Exercise :: For the listing that follows, give again exactly the lines from the one with "805 of scene.py. This part finishes it." to the one with "[(edge, bar_x0 +", including both.

Record list ::

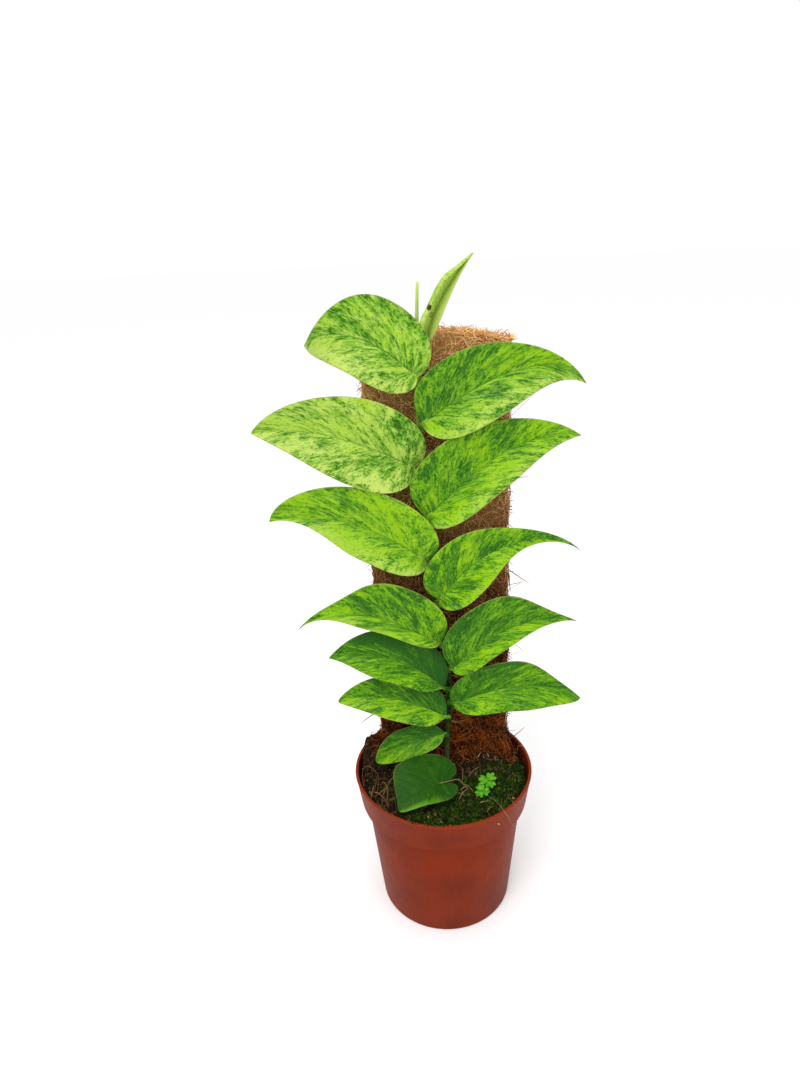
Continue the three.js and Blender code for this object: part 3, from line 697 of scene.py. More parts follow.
# Wisps fray out of the top edge, the two sides and the foot.
def wispPaths(rng):
    way, angles = wayRound()
    steps = np.linspace(0, 1, fibrePoints)[:, None]
    arch = np.sin(np.pi * steps)
    middle = np.array([board["x"], board["y"]])
    startAt = lambda angle, height, extra=0.0: boardPlace(np.array([angle]), np.array([height]), extra)[0]
    paths = []
    for _ in range(fibres["topWisps"]):
        angle = np.interp(rng.uniform(0, way[-1]), way, angles)
        start = startAt(angle, board["top"] - rng.uniform(*fibres["topDepth"]), 0.3)
        outward = np.array([0, np.sign(start[1] - board["y"]), 0])
        start = start - outward * rng.uniform(0, fibres["topInset"])
        away, aside, rise = fibres["topSpread"]
        push = outward * rng.normal(0, away) + (rng.normal(0, aside), 0, rng.uniform(0.1, 1) ** 2 * rise)
        paths.append(start + push * steps + rng.normal(0, fibres["bend"], 3) * arch)
    for _ in range(fibres["sideWisps"]):
        side = rng.choice([0, np.pi])
        angle = side + rng.normal(0, fibres["sideTurn"])
        start = startAt(angle, rng.uniform(board["shoulder"] + 8, board["top"] - 2))
        reach = rng.uniform(*fibres["longReach" if rng.uniform() < fibres["longShare"] else "sideReach"])
        push = np.array([np.cos(side) * reach, rng.normal(0, 0.35) * reach, rng.normal(0, 0.6) * reach])
        paths.append(start + push * steps + rng.normal(0, fibres["bend"], 3) * arch)
    for _ in range(fibres["footWisps"]):
        angle = rng.uniform(0, 2 * np.pi)
        start = startAt(angle, rng.uniform(board["shoulder"] + 6, fibres["footTop"]), 0.5)
        end = start[:2] + unit(start[:2] - middle) * rng.uniform(*fibres["footReach"])
        end = end + rng.normal(0, fibres["footSpread"], 2)
        end = end * min(1, fibres["soilReach"] / np.hypot(*end))
        path = start + (np.array([*end, float(groundHeight(*end)) + rng.uniform(0.2, 1.5)]) - start) * steps
        path[:, 2] = np.maximum(path[:, 2], groundHeight(path[:, 0], path[:, 1]) + 0.3)
        paths.append(path + rng.normal(0, fibres["footBend"], 3) * (1, 1, 0.3) * arch)
    return paths


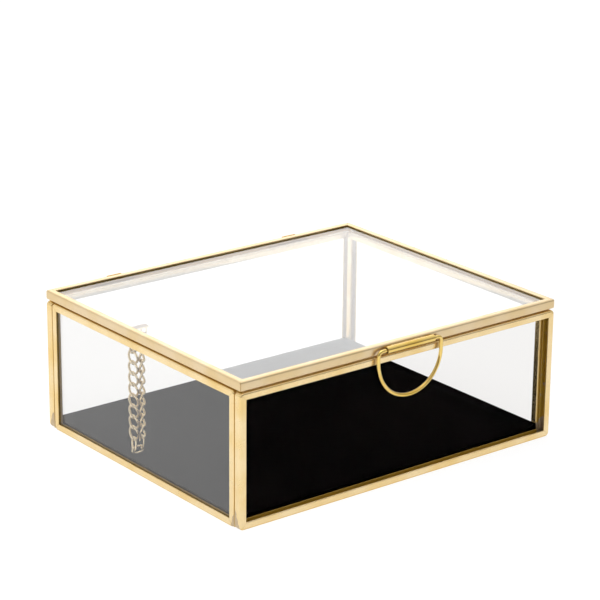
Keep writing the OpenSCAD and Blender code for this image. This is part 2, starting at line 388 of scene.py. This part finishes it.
def corner_rings(radius):
    """Rings from the mitre of a strip, at 45 degrees, round the box's corner to the straight."""
    rings = []
    for k in range(CORNER_STEPS + 1):
        a = math.radians(225 + 45 * k / CORNER_STEPS)
        ring = []
        for d, t in profile:
            r = max(radius - d, TIGHTEST)
            c = d + r
            if k == 0:
                t = min(max(t, MITRE_CHAMFER), channel_t - MITRE_CHAMFER)
            ring.append(Vector((c + r * math.cos(a) + MITRE_GAP, t, c + r * math.sin(a))))
        rings.append(ring)
        if k == 0:
            rings.append([Vector((v.x + SHOULDER, profile[i].y, v.z)) for i, v in enumerate(ring)])
    return rings


def strip_rings(length, radius, seed):
    """Rings of one strip along x, its web at z = 0 and its outer face at y = 0, mitred at both ends."""
    start = corner_rings(radius)
    finish = [[Vector((length - v.x, v.y, v.z)) for v in ring] for ring in reversed(start)]
    middle = []
    for k in range(1, LENGTH_STEPS):
        s = k / LENGTH_STEPS
        fade = min(1, 6 * min(s, 1 - s))
        ring = []
        for a, b in zip(start[-1], finish[0]):
            v = a.lerp(b, s)
            if v.z > lip * 0.9:
                v.z += noise.noise(Vector((v.x * 45, seed * 7.3, 0.5))) * WAVER * fade
            ring.append(v)
        middle.append(ring)
    rings = start + middle + finish
    return [v for ring in rings for v in ring], ring_faces(len(profile), len(rings), False)


def placed(matrix, verts):
    return [matrix @ v for v in verts]


def turn_z(degrees):
    return Matrix.Rotation(math.radians(degrees), 4, "Z")


LONG = Matrix.Translation((-width / 2, -depth / 2, 0))
SHORT = Matrix.Translation((-side_len / 2, -width / 2, 0))
WALLS = {
    "front": (LONG, width, ("bottom", "right", "top", "left")),
    "back": (turn_z(180) @ LONG, width, ("bottom", "left", "top", "right")),
    "left": (turn_z(-90) @ SHORT, side_len, ("bottom", "front", "top", "back")),
    "right": (turn_z(90) @ SHORT, side_len, ("bottom", "back", "top", "front")),
}
LID_CORNER_AT = Matrix.Translation((-width / 2, -depth / 2, lid_z + channel_t))
LID = LID_CORNER_AT @ Matrix.Rotation(math.radians(-90), 4, "X")


def frame_strips(place, w, h, radius, names, material, body, seed):
    """Four strips around a pane of w by h, from the bottom one on."""
    for side, node in enumerate(names):
        length, other = (w, h) if side % 2 == 0 else (h, w)
        verts, faces = strip_rings(length, radius, seed + side)
        spin = (Matrix.Translation((w / 2, 0, h / 2)) @ Matrix.Rotation(math.radians(-90 * side), 4, "Y")
                @ Matrix.Translation((-length / 2, 0, -other / 2)))
        piece(node + "_brass", placed(place @ spin, verts), faces, material, body, "brushed_brass", node)


def pane_piece(place, w, h, node, body, material):
    """A pane with ground edges, a hair clear of the channel on every side."""
    seat, bevel, r = sheet + 0.1 * MM, 0.35 * MM, 1.2 * MM
    hair = 0.06 * MM
    near, far = sheet + hair, sheet + pane_t - hair
    verts = []
    for y, inset in ((near, bevel), (near + bevel, 0), (far - bevel, 0), (far, bevel)):
        a = seat + inset
        outline = rounded([(a, a, r), (w - a, a, r), (w - a, h - a, r), (a, h - a, r)], 5)
        verts += [Vector((p.x, y, p.y)) for p in outline]
    faces = ring_faces(len(verts) // 4, 4, False)
    piece(node + "_glass", placed(place, verts), faces, material, body, "clear_glass", node, smooth=20)


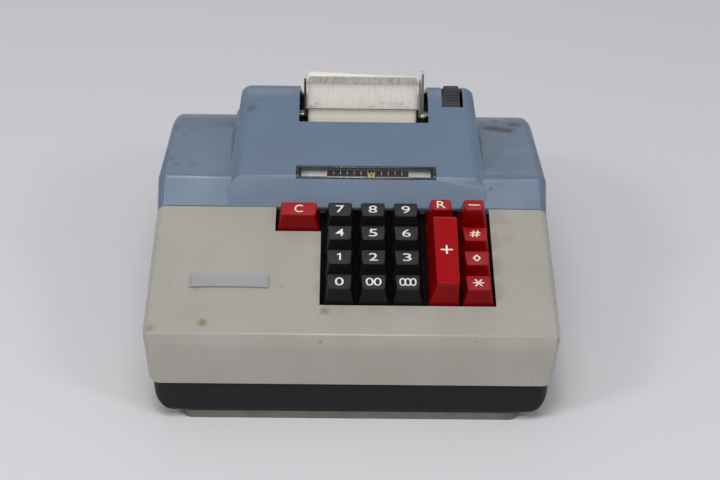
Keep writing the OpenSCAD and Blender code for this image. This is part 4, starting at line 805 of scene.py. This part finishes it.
# %% Tear bar
LEAN, SHEET = math.radians(75), 1.2
low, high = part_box("tear_bar")
bar_x0, bar_x1 = low.x / MM, high.x / MM
along, out = Vector((math.cos(LEAN), math.sin(LEAN))), Vector((-math.sin(LEAN), math.cos(LEAN)))
foot = Vector((low.y / MM - FRONT, low.z / MM + SHEET * math.cos(LEAN)))
bend = foot + 15.2 * along
lip = bend + Vector((4.6, 3.3))
face = [foot, bend, bend - SHEET * out, foot - SHEET * out]
drawn_out("tear_bar_face", [(face, bar_x0, bar_x1)], TEAR, "tear_bar", bevel=0.15, replace=True,
          angle=30)
bent = [bend + 0.3 * along, lip, lip + Vector((0.6, -0.75)), bend - 1.15 * out + Vector((0.6, 0)), bend]
# the lip takes the material with the painted shade
piece = drawn_out("tear_bar_lip", [(bent, bar_x0, bar_x1)], SHADED_LIP, "tear_bar", bevel=0.1, replace=True,
                  angle=30)
SLANT = 2.2 * MM
for v in piece.data.vertices:
    rise = max(0.0, v.co.z / MM - bend.y) / (lip.y - bend.y)
    v.co.x -= math.copysign(SLANT * rise, v.co.x - (bar_x0 + bar_x1) / 2 * MM)
edge = [foot + up * along + off * out for up, off in ((0.1, 0.12), (0.5, 0.12), (0.5, -0.2), (0.1, -0.2))]
drawn_out("tear_bar_inked_edge", [(edge, bar_x0 + 0.3, bar_x1 - 0.3)], GRIME, "tear_bar", bevel=0)

SPECKS, given = new_tree("ink_specks", {"Count": "NodeSocketInt", "Pitch": "NodeSocketVector",
                         "First": "NodeSocketVector", "Spread": "NodeSocketVector", "Finish": "NodeSocketMaterial"})
row = add(SPECKS, "GeometryNodeMeshLine",
          {"Count": given["Count"], "Start Location": given["First"], "Offset": given["Pitch"]})
astray = add(SPECKS, "FunctionNodeRandomValue", {1: given["Spread"], "Seed": 5}, data_type="FLOAT_VECTOR")
strewn = add(SPECKS, "GeometryNodeSetPosition", {"Geometry": row, "Offset": astray})
speck = add(SPECKS, "GeometryNodeMeshUVSphere", {"Segments": 8, "Rings": 5, "Radius": 0.4 * MM})
sizes = add(SPECKS, "FunctionNodeRandomValue", {2: 0.4, 3: 1.3, "Seed": 9}, data_type="FLOAT")
specks = add(SPECKS, "GeometryNodeInstanceOnPoints", {"Points": strewn, "Instance": speck,
             "Scale": sizes.outputs[1]})
end_tree(SPECKS, specks, given)
for number, (first, pitch, count, spread) in enumerate(((36, 1.35, 20, 4.0), (2, 0.5, 10, 3.0))):
    mesh = baked(SPECKS, {"Count": count, "Pitch": Vector((pitch, 0, 0)) * MM, "Finish": STAIN,
                          "First": Vector((bar_x0 + first, 1, 0)) * MM, "Spread": Vector((1.0, spread, 0)) * MM})
    mesh.transform(Matrix.Translation(in_machine(0, foot)) @ Matrix.Rotation(LEAN, 4, "X")
                   @ Matrix.Diagonal((1, 1, 0.12, 1)))
    finish_mesh(f"tear_bar_specks_{number + 1}", mesh, STAIN, BODY_OF["tear_bar"])
print("tear bar from", [round(v, 1) for v in foot], "to its lip at", [round(v, 1) for v in lip])

# %% [markdown]
# ## Paper strip
# The strip leaves the roll, runs under and round the platen, and rises behind the tear bar, where it curls back over
# itself as paper off a roll does. Its torn end runs askew. The path is made of arcs joined by straights, and the last
# arc ends earlier towards the right.

# %% Paper strip
low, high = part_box("paper_strip")
ROLL_RADIUS, WRAP_RADIUS, CURL_RADIUS = 22.525, 14.525, 8
OFF_PLATEN, STRAIGHT, COLUMNS = 165, 20, 40

def arc(centre, radius, start, end, count):
    angles = [math.radians(start + (end - start) * i / count) for i in range(count + 1)]
    return [centre + radius * Vector((math.cos(angle), math.sin(angle))) for angle in angles]

away = PLATEN - ROLL
off_roll = math.degrees(math.atan2(away.y, away.x) - math.acos((WRAP_RADIUS + ROLL_RADIUS) / away.length))
risen = arc(PLATEN, WRAP_RADIUS, OFF_PLATEN, OFF_PLATEN, 1)[0]
curl = risen + STRAIGHT * along + CURL_RADIUS * Vector((math.sin(LEAN), -math.cos(LEAN)))
rows = []
for c in range(COLUMNS + 1):
    share = c / COLUMNS
    end = 112 - 62 * math.exp(-3 * share) + 1.5 * math.sin(9 * share) * share
    wave = 0.12 * math.sin(5.2 * share + 0.6)
    path = arc(ROLL, ROLL_RADIUS, off_roll - 30, off_roll, 8)
    path += arc(PLATEN, WRAP_RADIUS, off_roll + 180, OFF_PLATEN, 30)
    path += [q + wave * i / 15 * Vector((-1, 0)) for i, q in enumerate(arc(curl, CURL_RADIUS, OFF_PLATEN, end, 14))]
    rows.append([in_machine((low.x + (high.x - low.x) * share) / MM, q) for q in path])
length = len(rows[0])
mesh = bpy.data.meshes.new("paper_strip_curled")
mesh.from_pydata([v for row in rows for v in row], [],
                 [(c * length + i, (c + 1) * length + i, (c + 1) * length + i + 1, c * length + i + 1)
                  for c in range(COLUMNS) for i in range(length - 1)])
piece = finish_mesh("paper_strip_curled", mesh, PAPER, BODY_OF["paper_strip"], angle=80)
thickness = piece.modifiers.new("thickness", "SOLIDIFY")
thickness.thickness, thickness.offset = 0.2 * MM, 0.0
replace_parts(piece, "paper_strip")
print("paper strip:", len(mesh.polygons), "faces, curl about", [round(v, 1) for v in curl])

# %% [markdown]
# ## Stage and light
# The machine stands on a plain pale floor between two broad soft lights, one in front and one behind, both well above
# it. The flat tops catch both lights, so they are paler than the sloping face between them, and the upright faces are
# the darkest. A small ceiling lamp draws the bright lines along the creases and the rims of the keys. Two small weak
# windows, left and right, do the same down the rounded corners, and a pale world fills the shadows.

# %% Floor and lamps
def lamp(name, at, aim, size, power):
    data = bpy.data.lights.new(name, "AREA")
    data.shape, data.size, data.energy = "SQUARE", size, power
    obj = bpy.data.objects.new(name, data)
    obj.location = at
    obj.rotation_mode = "QUATERNION"
    obj.rotation_quaternion = (Vector(aim) - Vector(at)).to_track_quat("-Z", "Y")
    bpy.context.collection.objects.link(obj)

lamp("front_softbox", (-0.1, -0.93, 1.86), (0, 0, 0.05), 1.2, 13)
lamp("ceiling_lamp", (-0.15, -0.7, 2.0), (0, 0, 0.05), 0.3, 5.5)
lamp("back_softbox", (-0.2, 1.8, 1.5), (0, 0, 0.05), 1.6, 5)
lamp("left_window", (-1.3, -1.0, 1.3), (0, 0, 0.1), 0.4, 8)
lamp("right_window", (1.3, -1.1, 1.3), (0, 0, 0.1), 0.4, 6)
world = bpy.data.worlds.new("pale_room")
world.use_nodes = True
background = world.node_tree.nodes["Background"].inputs
background["Color"].default_value, background["Strength"].default_value = linear("#e8eaee"), 0.37
bpy.context.scene.world = world

floor_mesh = bpy.data.meshes.new("floor")
floor_mesh.from_pydata([(-4, -3, 0), (4, -3, 0), (4, 5, 0), (-4, 5, 0)], [], [(0, 1, 2, 3)])
floor = bpy.data.objects.new("floor", floor_mesh)
bpy.context.collection.objects.link(floor)
FLOOR, tree, surface, place = new_material("Painted_board_pale", Roughness=0.9)
surface.inputs["Base Color"].default_value = linear("#d8d7da")
floor_mesh.materials.append(FLOOR)
bpy.context.scene.view_settings.view_transform = "Standard"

Written solution ::
Keep writing the OpenSCAD and Blender code for this image. This is part 4, starting at line 805 of scene.py. This part finishes it.
# %% Tear bar
LEAN, SHEET = math.radians(75), 1.2
low, high = part_box("tear_bar")
bar_x0, bar_x1 = low.x / MM, high.x / MM
along, out = Vector((math.cos(LEAN), math.sin(LEAN))), Vector((-math.sin(LEAN), math.cos(LEAN)))
foot = Vector((low.y / MM - FRONT, low.z / MM + SHEET * math.cos(LEAN)))
bend = foot + 15.2 * along
lip = bend + Vector((4.6, 3.3))
face = [foot, bend, bend - SHEET * out, foot - SHEET * out]
drawn_out("tear_bar_face", [(face, bar_x0, bar_x1)], TEAR, "tear_bar", bevel=0.15, replace=True,
          angle=30)
bent = [bend + 0.3 * along, lip, lip + Vector((0.6, -0.75)), bend - 1.15 * out + Vector((0.6, 0)), bend]
# the lip takes the material with the painted shade
piece = drawn_out("tear_bar_lip", [(bent, bar_x0, bar_x1)], SHADED_LIP, "tear_bar", bevel=0.1, replace=True,
                  angle=30)
SLANT = 2.2 * MM
for v in piece.data.vertices:
    rise = max(0.0, v.co.z / MM - bend.y) / (lip.y - bend.y)
    v.co.x -= math.copysign(SLANT * rise, v.co.x - (bar_x0 + bar_x1) / 2 * MM)
edge = [foot + up * along + off * out for up, off in ((0.1, 0.12), (0.5, 0.12), (0.5, -0.2), (0.1, -0.2))]
drawn_out("tear_bar_inked_edge", [(edge, bar_x0 + 0.3, bar_x1 - 0.3)], GRIME, "tear_bar", bevel=0)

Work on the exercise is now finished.